I asked her why the UB Foundation continues to deny Fruit Belt and McCarley Gardens residents access to the contract it signed with St. John. She said she didn’t know what I was talking about.

Beverly Foit-Albert is not a disinterested observer, however. According to the UB Foundation website, she is the chair of UBF Corporation, FNUB Inc., University at Buffalo Foundation Incubator, Inc., and UBF Faculty-Student Housing Corp.—all members of the multiplying number of private, not-for-profit entities that swirl around UB.

The attorney general of the State of New York runs a charity website: charitiesnys.com. There, you can search for information on various not-for-profits. That’s where I found the annual filing for St. John Fruit Belt Community Development Corporation, along with that entity’s 990 tax form for 2011. Attached there are financial statements and an independent audit.

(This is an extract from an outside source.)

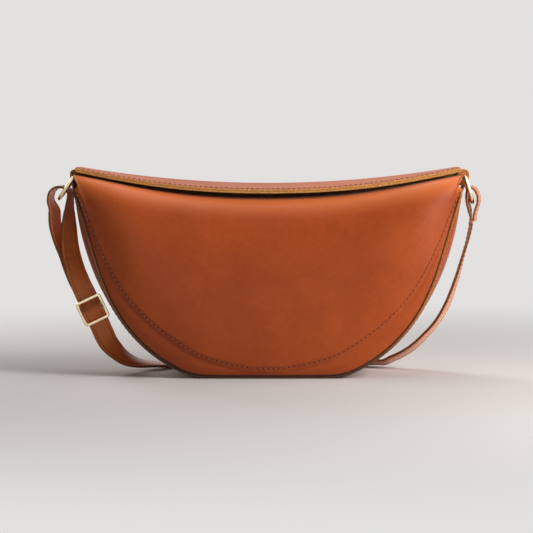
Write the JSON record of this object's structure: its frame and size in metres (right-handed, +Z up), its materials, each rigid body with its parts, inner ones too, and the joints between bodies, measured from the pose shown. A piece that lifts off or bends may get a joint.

It was on page 7 of that audit that I found item 4: McCarley Project. It reads:

The Corporation has been designated by Oak-Michigan Housing Development Fund Company, Inc., to receive an amount up to $120,000 for any costs associated with the Purchase Agreement dated March 2010, between Oak-Michigan Housing Development Fund Company, Inc (seller) and FNUB, LLC (purchaser) for the sale of 172 Goodell Street. The initial payment of $30,000 was on March 19, 2010, with monthly of payments of $5,000 thereafter. As of December 31, 2011, the Corporation has collected the entire amount.

Foit-Albert did not return phone calls asking how it came to be that FNUB, which she chairs, paid $120,000 to this St. John entity, when her own business, Foit-Albert Associates, is a contractor on the McCarley Gardens project through St. John, having notably drawn up the map that illustrated where McCarley residents would be relocated.